The New York Times editorial board spouted weird, bipartisan nonsense. I think this has to be their own, personal, “…Good people on both sides” moment. The paper has always held their weird false ‘balance’. The Times, over and over, simply refuses to hold Republicans to account.
The Times has published quite a few oddly biased articles and editorials over the past few years. (Tell me again about how Trump’s televised cabinet meeting proved he was open to immigration compromise.) The Times has a determined ignorance and an amazing flexibility when they avoid talking about uncomfortable, obvious facts. I get the effort, but this moment was the most egregious examples I’ve seen. It was simply inexcusable.
The lead New York Times editorial yesterday was titled “Here’s Another Fine Mess They’ve Gotten Us Into“:
Once again, Americans are being treated to a Capitol Hill cliffhanger over a government shutdown. The themes and plot twists differ each time, but this is a formulaic drama that reveals Congress’s bipartisan failure to perform its most basic task: to fund the federal government.
— New York Times Editorial, Jan 18th, 2018, Here’s Another Fine Mess They’ve Gotten Us Into
“…Bipartisan failure….”
So the GOP can’t write a budget that can pass, and the government they run might simply stop working. They failed in this basic task even though they have majorities in both the Congress and Senate, and they control the Presidency. As part of their tactics, Republicans shut out Democratic participation in most legislation, as the Times accurately describes in that same editorial. And despite this amazing advantage, Republicans can’t even get a temporary, continuing budget resolution to pass.
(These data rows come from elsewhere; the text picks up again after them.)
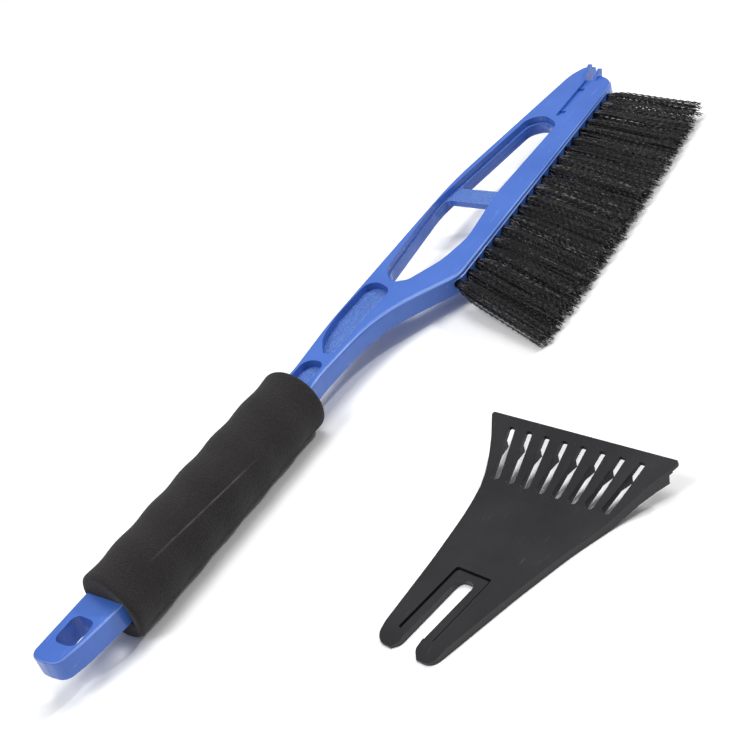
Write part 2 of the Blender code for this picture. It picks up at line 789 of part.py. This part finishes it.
def build():
    """Makes the broom and the scraper, lays them on the floor and centres them on the origin."""
    for old in list(bpy.data.objects):
        bpy.data.objects.remove(old, do_unlink=True)

    broom_axis = add_object("broom_axis", None)
    scraper_axis = add_object("scraper_axis", None)
    broom = [make_frame(broom_axis), make_grip(broom_axis)]
    for index in range(TUFT_COUNT):
        broom.append(make_tuft(index, broom_axis))
        broom.append(make_anchor(index, broom_axis))
    scraper = [make_scraper(scraper_axis)]
    shade(broom + scraper)

    rest_height = (GRIP_RADIUS + GRIP_WAVE_HEIGHT) * MM
    lifted = Matrix.Translation((0.0, 0.0, rest_height))
    broom_axis.matrix_world = lifted @ Matrix.Rotation(rest_roll(), 4, "X")
    scraper_axis.location = Vector((*SCRAPER_PLACE, 0.0)) * MM
    scraper_axis.rotation_euler.z = math.radians(SCRAPER_TURN)
    bpy.context.view_layer.update()

    low, high = box_of(broom + scraper)
    shift = Vector(((low.x + high.x) / 2, (low.y + high.y) / 2, low.z))
    broom_axis.matrix_world = Matrix.Translation(-shift) @ broom_axis.matrix_world
    scraper_axis.location -= shift
    bpy.context.view_layer.update()


build()
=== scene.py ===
"""The snow broom and its loose ice scraper, dressed for a studio picture.

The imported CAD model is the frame. The plastic mouldings keep their CAD shape and get detailed plastics,
the foam sleeve is rebuilt with a finer surface, and every tuft is rebuilt as a bundle of crimped filaments.
Lengths are in millimetres until MM turns them into metres.
"""

import json
import math
import random

import bpy
from mathutils import Matrix, Vector


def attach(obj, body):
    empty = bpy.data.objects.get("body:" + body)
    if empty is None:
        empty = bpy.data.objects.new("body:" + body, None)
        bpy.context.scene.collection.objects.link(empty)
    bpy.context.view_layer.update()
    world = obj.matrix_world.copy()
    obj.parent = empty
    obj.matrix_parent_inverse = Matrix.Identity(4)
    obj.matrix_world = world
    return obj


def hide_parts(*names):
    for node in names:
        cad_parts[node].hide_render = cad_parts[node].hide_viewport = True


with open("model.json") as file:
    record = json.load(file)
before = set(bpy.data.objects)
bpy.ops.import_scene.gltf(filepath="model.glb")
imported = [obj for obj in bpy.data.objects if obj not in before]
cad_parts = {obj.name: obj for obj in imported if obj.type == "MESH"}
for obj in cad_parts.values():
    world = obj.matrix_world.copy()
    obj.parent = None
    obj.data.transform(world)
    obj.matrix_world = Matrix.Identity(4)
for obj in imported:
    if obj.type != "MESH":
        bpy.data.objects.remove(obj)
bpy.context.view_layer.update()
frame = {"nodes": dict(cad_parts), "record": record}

MM = 0.001

# Where the head_face mount lies on the broom, in the broom's own plan.
FACE_MOUNT_X = 300.0
FACE_MOUNT_Y = -24.0
FRAME_HALF = 5.2
WEB_HALF = 1.5

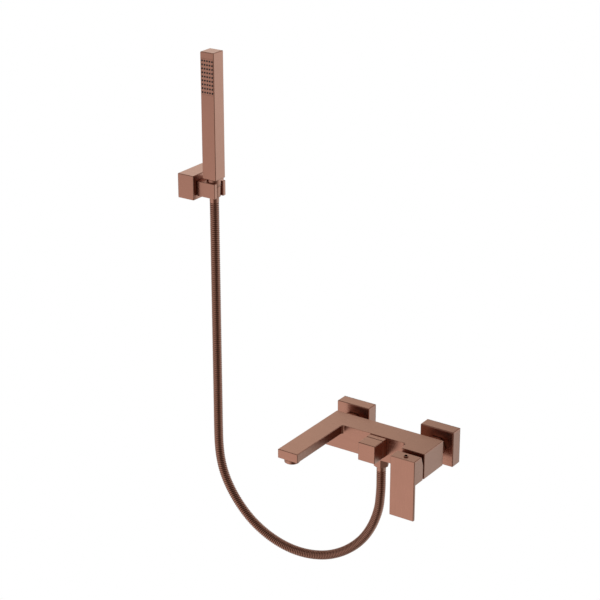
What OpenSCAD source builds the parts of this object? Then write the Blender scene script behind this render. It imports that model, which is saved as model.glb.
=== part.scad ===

And who does the Times believe is responsible for this basic failure of governance? It’s a Congressional “bipartisan failure.”
Really? Bad people on both sides? That’s certainly an interesting position for the Times. So why do they believe this odd bit of ‘bipartisan’ nonsense? What’s their argument for including the Democrats and Independents in this unquestionable clusterfuck?
The Times agreed that Trump kept blowing up most bipartisan efforts, and the GOP spent all their time trying to appease their child-king. I can’t disagree. They talked about DACA, foreign tholes, CHIP, and the Republican inability to even know what their own President believes. They wrote about how Trump continued to ‘tip over the table’ every time a compromise seems close to success.
The editorial ends with:
A government shutdown is not political strategy — it is calamitous evidence of bipartisan dysfunction, and, in this case, chaotic and cruel directives from the White House. Both sides should buy themselves whatever time they need to reach a broader budget deal that protects young undocumented immigrants without punishing Americans with another shutdown. Congress should send the president a credible budget and demand that he sign it.
— New York Times Editorial, Jan 18th, 2018, Here’s Another Fine Mess They’ve Gotten Us Into [emphasis mine]
So the Times insists that any federal shutdown, should it happen, will have been from bipartisan dysfunction, and a failure on both sides. The Times had no argument about what Democrats had done wrong. No examples of steps not taken. They didn’t call out a single Democrat or Independent. The Times listed several places where Democrats tried several good compromises that the GOP President then blew up, despite his promises and public assurances just a few hours earlier. The Times didn’t even suggest what Democrats should be doing, but weren’t.
But the Times concluded it was a bipartisan problem. Despite it all, Democrats and Independents were at least partly at fault.
This is clear press bias. This is an abject failure of honesty by our grand old dame, the New fucking York Times. They still, despite such an extreme and clear failure, cannot say the obvious truth. This isn’t ‘bipartisan’ anything. This is a Republican failure to govern. We’ve seen every step from the beginning, through the middle, and down to the end, hosed up by Republican politics and their poisoned ideology.
However the government works this, and however it plays out in a few hours, this New York Times editorial is an embarrassment. At a critical moment, the Times fails us again.